23 November 2022

    Hey Good Lookin'

    Why we're falling in love with bonds again

    David McLeish

    Head of Fixed Income

    Email David
    David McLeish

    Head of Fixed Income

    Email David

    In 2019, with global investment grade corporate bond yields around 2.5%, our Head of Fixed Income, David McLeish, wrote an open ‘Dear John’ letter to the market – setting out why the investment team had decided to go underweight the asset class. Today, with yields close to topping 6%, the highest in more than a decade, the investment team looks to be falling back in love.

    We can’t stop thinking about the global corporate bond market

    I know it’s sad. But it’s true.

    The recent rare bout of high global inflation set alongside slowing economic activity has been disastrous for the recent performance of global corporate bonds – a usually stable earner. As a result, this major global asset class is now offering the most attractive valuations we have seen since the Global Financial Crisis.

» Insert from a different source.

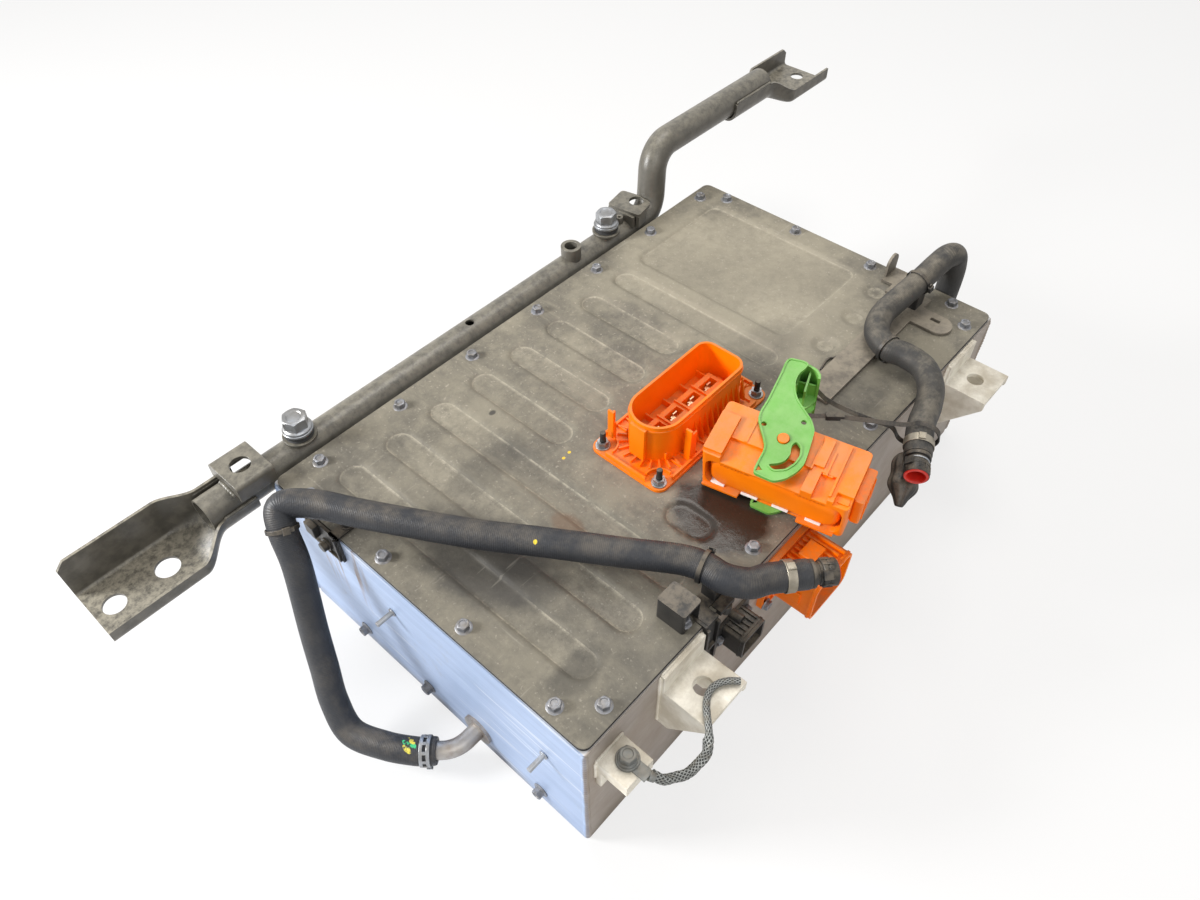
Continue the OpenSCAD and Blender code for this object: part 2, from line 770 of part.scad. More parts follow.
module tube_sleeves() {
    color("gray")
        for (x = rail_bolt_x)
            translate([x, tube_y, tube_z - tube_r]) difference() {
                union() {
                    cylinder(d = sleeve_d, h = tube_d + seat_pad_t);
                    translate([0, 0, tube_d]) cylinder(d = seat_pad_d, h = seat_pad_t);
                }
                translate([0, 0, -eps]) cylinder(d = sleeve_bore, h = tube_d + seat_pad_t + 2 * eps);
            }
}

module tube_bosses() {
    color("dimgray") {
        translate([bush_x, tube_y, tube_z + 2]) ring(bush_d, 15, tube_r + 10.5);
        translate([stub_x, tube_y, tube_z + 2]) ring(stub_d, 4, tube_r + 6);
    }
}

module tube_saddle_left() {
    len = saddle_left[1] - saddle_left[0];
    wall_h = 18;
    color("dimgray") translate([saddle_left[0], tube_y, 0]) difference() {
        union() {
            translate([0, -saddle_half, saddle_top - saddle_t]) cube([len, 2 * saddle_half, saddle_t]);
            for (y = [-saddle_half, saddle_half - saddle_t])
                translate([0, y, saddle_top - wall_h]) cube([len, saddle_t, wall_h]);
            translate([0, -saddle_half, left_back_z + fit])
                cube([saddle_t, 2 * saddle_half, saddle_top - left_back_z - fit]);
        }
        translate([-eps, 0, tube_z]) rotate([0, 90, 0]) cylinder(r = tube_r + 0.1, h = len + 2 * eps);
        translate([len / 2, 0, saddle_top - saddle_t - eps])
            cylinder(d = saddle_hole_d, h = saddle_t + 2 * eps);
    }
}

module tube_saddle_right() {
    front = saddle_right[4];
    edge = saddle_right[3] - front;
    wall_h = 18;
    color("dimgray") difference() {
        union() {
            translate([0, tube_y, saddle_top - saddle_t]) linear_extrude(saddle_t) polygon(saddle_right);
            translate([front[0], tube_y + front[1], saddle_top - wall_h])
                rotate([0, 0, atan2(edge[1], edge[0])]) cube([19.5, saddle_t, wall_h]);
            translate([saddle_right[0][0] + 1, tube_y - 16, saddle_top - wall_h])
                cube([saddle_t, 40, wall_h]);
        }
        translate([180, tube_y, tube_z]) rotate([0, 90, 0]) cylinder(r = tube_r + 0.1, h = 60);
        translate([saddle_right_hole[0], tube_y + saddle_right_hole[1], saddle_top - saddle_t - eps])
            cylinder(d = saddle_hole_d - 1, h = saddle_t + 2 * eps);
    }
}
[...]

    But rather than having to anticipate exactly when corporate bond prices will reverse course, the now high interest income generated by these assets means it is one where investors are being paid handsomely to wait.

    The grief-case has been unpacked. It is time to move on

    The emotional baggage accumulated from witnessing a bond sell-off as brutal as the one we’ve just had can be hard to shake. But having invested through many market cycles we know that investing success only comes to those who can hold a steady hand, stay focused on the big picture, and maintain a long-term perspective – as that is what it takes to act when the big opportunities arise.

    Stepping back from all the market speculation about unanchored inflation and worries of a sharp economic downturn ahead, we see bonds as an unloved asset class with a reliable and now plentiful income stream on offer.

    In the past, when yields have been this high, extraordinary returns can follow

    Over the past 40 years, when yielding the same as they do today, US investment grade bonds have on average generated an almost 7% return over the following twelve months. What’s more, from this starting point, returns have been +20% on more occasions than they have been negative.

    When we see an attractive set up like this, our hearts start to flutter.

    The pandemic has helped companies prepare for what lies ahead

    Corporate profitability is likely to turn lower next year, as the full impact of recent interest rate hikes take hold. This will, no doubt, be an insurmountable challenge to some businesses with too much debt and/or rigid and high fixed cost bases.

    But this is not unusual, and unlike prior crises, we don’t see any obvious large, systemic fragilities in the financial system this time around. In fact, quite the opposite, with the banking system in possibly the best shape we have seen in decades.

    What’s more, the widespread disruption caused by the pandemic has helped companies prepare for a downturn, should it happen. Most corporate and household balance sheets are in good order, a very high proportion of the population are gainfully employed, and a meaningful savings pool remains in place to help soften the blow.

    Careful investment selection remains imperative

    We know from experience that, in times of heightened uncertainty, finding a bond with a high yield isn’t the hard bit. It is finding attractively priced bonds issued by companies that will weather an economic downturn if one is thrown at them.

    That is why we have a team of experts trained to thoroughly analyse businesses from the bottom-up on your behalf. Our approach is simple – don’t lose sight of the big picture, trust our investment process, and act with conviction when opportunities like this present themselves.

    This really could be a match made in heaven.